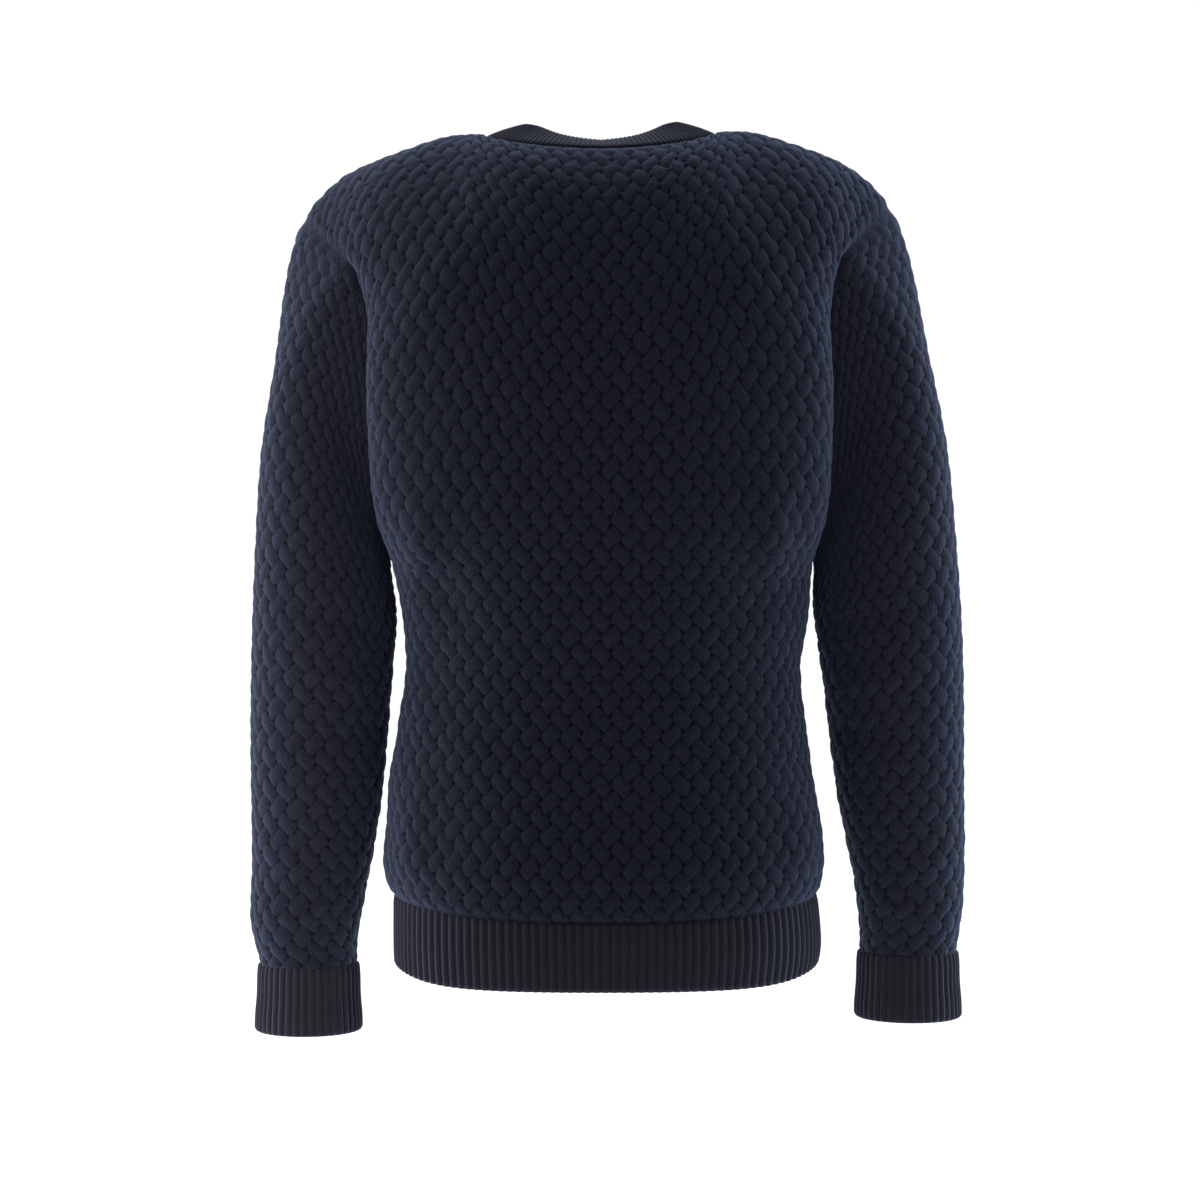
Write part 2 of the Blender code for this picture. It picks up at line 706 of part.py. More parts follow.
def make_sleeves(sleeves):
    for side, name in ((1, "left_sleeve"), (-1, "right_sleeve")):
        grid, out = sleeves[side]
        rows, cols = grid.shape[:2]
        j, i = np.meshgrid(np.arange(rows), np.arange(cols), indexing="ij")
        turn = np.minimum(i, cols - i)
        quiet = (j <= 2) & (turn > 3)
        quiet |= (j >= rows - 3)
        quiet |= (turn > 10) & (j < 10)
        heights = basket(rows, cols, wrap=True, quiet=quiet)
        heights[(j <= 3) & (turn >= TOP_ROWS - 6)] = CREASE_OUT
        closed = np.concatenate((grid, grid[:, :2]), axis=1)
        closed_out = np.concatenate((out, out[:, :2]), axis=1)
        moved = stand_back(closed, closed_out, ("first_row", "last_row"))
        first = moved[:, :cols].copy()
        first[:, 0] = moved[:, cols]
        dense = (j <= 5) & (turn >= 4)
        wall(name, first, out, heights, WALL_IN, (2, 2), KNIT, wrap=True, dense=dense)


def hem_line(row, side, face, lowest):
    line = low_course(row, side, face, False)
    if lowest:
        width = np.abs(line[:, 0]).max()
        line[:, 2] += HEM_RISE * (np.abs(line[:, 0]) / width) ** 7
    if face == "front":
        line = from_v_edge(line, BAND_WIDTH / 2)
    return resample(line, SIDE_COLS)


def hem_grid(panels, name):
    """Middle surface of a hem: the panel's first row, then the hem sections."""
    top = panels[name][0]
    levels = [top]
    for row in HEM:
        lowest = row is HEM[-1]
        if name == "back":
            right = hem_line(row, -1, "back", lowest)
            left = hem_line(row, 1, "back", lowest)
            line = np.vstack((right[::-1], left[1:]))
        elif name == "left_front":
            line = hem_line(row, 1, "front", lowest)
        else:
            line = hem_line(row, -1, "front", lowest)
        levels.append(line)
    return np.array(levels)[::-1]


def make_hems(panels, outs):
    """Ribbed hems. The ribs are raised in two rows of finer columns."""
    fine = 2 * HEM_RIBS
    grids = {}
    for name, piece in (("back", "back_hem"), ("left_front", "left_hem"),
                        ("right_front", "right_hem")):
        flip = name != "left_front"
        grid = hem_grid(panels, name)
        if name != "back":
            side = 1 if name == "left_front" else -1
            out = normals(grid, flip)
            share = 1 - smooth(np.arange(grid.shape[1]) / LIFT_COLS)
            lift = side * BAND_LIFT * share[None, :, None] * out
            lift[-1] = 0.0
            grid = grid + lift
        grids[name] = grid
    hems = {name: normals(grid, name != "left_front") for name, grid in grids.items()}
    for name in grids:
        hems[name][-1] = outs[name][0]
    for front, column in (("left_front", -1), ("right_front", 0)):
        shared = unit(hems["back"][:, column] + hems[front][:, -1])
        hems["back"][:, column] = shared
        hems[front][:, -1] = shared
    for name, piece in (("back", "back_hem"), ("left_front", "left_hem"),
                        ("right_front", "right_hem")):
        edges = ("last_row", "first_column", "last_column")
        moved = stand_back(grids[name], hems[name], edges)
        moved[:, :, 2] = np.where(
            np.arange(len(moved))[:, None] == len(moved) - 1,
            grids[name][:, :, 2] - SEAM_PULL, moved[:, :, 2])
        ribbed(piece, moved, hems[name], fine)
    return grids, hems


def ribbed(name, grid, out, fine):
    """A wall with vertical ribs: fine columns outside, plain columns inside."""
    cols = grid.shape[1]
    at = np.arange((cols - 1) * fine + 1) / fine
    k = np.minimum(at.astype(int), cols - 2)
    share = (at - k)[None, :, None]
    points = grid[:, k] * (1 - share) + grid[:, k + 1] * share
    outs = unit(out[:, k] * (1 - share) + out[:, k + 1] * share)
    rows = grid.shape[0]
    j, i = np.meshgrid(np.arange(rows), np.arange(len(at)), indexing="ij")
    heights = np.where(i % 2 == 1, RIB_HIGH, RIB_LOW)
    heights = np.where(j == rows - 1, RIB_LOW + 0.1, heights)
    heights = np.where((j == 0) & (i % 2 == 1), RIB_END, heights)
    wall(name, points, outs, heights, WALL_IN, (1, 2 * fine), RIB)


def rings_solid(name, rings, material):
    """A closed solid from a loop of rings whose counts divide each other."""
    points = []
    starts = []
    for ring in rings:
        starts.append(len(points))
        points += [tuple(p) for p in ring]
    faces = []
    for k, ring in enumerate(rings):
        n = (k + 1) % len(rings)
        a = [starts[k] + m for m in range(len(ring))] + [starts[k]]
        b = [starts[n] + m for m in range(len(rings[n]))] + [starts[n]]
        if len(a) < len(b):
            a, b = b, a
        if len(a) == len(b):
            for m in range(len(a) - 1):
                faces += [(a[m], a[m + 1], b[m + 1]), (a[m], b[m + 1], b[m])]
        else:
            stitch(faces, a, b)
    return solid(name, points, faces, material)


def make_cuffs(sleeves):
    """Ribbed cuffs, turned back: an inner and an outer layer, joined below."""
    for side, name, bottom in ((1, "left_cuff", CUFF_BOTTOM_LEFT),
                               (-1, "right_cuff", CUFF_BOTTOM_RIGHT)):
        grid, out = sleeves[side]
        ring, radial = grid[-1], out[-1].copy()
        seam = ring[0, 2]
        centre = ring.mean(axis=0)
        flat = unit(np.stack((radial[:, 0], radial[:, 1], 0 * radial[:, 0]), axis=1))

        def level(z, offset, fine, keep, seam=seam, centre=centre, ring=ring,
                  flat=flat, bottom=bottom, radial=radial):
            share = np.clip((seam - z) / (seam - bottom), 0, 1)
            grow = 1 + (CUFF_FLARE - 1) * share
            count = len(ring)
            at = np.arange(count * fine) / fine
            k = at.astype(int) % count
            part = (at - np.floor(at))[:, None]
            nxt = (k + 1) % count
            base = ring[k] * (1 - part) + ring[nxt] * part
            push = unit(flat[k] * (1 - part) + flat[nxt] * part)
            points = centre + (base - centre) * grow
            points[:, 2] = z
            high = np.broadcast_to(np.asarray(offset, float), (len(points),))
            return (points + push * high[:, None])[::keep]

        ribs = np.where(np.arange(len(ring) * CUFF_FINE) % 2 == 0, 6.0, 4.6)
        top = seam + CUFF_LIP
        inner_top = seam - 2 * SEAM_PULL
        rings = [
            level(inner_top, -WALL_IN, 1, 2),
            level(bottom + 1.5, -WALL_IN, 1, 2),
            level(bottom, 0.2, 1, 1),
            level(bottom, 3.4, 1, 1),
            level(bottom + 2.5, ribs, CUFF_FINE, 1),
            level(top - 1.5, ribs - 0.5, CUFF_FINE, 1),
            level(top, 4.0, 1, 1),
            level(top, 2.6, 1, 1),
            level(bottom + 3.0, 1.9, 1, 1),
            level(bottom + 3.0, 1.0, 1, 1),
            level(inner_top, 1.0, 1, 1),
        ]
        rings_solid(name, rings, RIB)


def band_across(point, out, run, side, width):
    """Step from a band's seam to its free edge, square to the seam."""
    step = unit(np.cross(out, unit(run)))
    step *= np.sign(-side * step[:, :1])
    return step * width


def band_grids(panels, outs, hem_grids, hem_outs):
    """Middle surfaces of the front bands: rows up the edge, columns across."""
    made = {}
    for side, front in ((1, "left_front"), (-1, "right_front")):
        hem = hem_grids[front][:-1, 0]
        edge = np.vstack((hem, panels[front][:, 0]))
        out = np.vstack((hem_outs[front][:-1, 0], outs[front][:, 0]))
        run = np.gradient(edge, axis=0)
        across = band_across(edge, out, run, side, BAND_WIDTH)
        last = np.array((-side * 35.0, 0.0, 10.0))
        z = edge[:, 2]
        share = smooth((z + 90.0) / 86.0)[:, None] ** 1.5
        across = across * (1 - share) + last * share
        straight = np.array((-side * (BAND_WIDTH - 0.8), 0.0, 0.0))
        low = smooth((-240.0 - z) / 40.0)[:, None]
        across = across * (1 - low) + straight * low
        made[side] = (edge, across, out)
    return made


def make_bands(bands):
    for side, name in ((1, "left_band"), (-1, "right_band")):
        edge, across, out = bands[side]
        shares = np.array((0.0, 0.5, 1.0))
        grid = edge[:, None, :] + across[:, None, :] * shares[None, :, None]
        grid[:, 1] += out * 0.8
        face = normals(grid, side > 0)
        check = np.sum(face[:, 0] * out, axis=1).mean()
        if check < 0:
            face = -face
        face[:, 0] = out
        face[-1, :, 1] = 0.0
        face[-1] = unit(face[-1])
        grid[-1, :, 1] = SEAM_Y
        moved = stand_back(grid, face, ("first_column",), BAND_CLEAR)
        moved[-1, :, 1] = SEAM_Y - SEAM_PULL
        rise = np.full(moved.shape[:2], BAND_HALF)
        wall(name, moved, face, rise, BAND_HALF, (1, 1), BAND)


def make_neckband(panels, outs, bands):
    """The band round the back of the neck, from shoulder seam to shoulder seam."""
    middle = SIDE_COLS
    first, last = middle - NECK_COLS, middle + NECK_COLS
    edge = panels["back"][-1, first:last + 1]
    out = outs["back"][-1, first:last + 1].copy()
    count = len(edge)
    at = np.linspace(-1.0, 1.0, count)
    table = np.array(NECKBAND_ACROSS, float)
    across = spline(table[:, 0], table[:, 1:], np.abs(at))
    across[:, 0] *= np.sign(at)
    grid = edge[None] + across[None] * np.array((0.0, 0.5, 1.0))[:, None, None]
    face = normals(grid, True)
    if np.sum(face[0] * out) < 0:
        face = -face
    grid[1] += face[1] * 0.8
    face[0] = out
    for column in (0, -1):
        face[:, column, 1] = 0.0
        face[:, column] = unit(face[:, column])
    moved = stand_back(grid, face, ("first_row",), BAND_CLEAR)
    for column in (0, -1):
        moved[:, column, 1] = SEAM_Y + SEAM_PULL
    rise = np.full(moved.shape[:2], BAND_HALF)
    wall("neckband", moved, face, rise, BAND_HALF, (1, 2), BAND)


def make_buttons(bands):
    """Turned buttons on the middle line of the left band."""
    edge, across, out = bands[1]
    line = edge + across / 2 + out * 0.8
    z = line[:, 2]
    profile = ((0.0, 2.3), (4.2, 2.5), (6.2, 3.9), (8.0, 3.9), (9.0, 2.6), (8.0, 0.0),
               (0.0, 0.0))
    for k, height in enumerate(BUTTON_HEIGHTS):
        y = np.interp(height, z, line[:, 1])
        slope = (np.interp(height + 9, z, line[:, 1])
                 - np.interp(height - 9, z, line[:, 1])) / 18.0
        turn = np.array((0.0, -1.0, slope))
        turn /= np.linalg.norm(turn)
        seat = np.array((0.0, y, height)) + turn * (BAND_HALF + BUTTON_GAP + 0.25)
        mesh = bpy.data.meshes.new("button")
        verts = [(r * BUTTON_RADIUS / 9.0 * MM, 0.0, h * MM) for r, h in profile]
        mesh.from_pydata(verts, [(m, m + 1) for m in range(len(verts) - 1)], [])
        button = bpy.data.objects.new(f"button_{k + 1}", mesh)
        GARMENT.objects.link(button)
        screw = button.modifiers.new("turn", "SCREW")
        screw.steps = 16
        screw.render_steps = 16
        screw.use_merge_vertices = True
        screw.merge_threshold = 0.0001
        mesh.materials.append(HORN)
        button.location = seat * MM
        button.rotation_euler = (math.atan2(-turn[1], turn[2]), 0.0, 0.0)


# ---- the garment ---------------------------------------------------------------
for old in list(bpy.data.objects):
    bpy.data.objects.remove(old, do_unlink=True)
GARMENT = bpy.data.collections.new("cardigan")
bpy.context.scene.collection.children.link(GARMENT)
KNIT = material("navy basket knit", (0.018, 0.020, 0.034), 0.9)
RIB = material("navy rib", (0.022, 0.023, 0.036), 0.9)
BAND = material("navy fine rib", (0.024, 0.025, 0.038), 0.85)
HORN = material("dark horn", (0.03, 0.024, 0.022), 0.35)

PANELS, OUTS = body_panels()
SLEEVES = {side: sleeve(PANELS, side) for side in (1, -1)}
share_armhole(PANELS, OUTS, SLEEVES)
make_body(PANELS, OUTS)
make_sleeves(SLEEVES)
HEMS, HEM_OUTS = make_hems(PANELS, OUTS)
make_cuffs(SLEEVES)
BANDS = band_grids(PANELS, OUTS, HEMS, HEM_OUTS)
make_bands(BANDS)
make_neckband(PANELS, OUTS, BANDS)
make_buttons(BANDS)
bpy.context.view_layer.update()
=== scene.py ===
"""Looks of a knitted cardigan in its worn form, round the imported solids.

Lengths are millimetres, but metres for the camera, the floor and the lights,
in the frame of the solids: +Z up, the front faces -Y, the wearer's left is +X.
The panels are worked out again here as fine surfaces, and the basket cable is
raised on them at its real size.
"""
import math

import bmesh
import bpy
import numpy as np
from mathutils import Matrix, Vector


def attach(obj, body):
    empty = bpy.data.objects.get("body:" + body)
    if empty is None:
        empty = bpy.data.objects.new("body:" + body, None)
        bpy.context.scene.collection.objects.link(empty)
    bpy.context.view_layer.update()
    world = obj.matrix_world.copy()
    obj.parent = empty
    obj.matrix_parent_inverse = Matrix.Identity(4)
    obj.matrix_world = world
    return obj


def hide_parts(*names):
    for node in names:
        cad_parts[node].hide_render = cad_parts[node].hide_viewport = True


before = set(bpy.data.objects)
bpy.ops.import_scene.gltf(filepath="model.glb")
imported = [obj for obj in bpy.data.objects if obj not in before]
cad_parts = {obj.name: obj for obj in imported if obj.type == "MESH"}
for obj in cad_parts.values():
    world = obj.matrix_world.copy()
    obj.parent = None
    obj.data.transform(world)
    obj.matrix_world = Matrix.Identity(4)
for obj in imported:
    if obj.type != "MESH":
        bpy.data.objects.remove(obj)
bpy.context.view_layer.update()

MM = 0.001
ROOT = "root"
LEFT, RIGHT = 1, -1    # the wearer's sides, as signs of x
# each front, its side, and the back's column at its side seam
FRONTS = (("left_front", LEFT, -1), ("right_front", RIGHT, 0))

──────

Return exactly the lines of the data, and only those, from the line with "obj.parent = None" through the last line, inclusive.

    obj.parent = None
    obj.data.transform(world)
    obj.matrix_world = Matrix.Identity(4)
for obj in imported:
    if obj.type != "MESH":
        bpy.data.objects.remove(obj)
bpy.context.view_layer.update()

MM = 0.001
ROOT = "root"
LEFT, RIGHT = 1, -1    # the wearer's sides, as signs of x
# each front, its side, and the back's column at its side seam
FRONTS = (("left_front", LEFT, -1), ("right_front", RIGHT, 0))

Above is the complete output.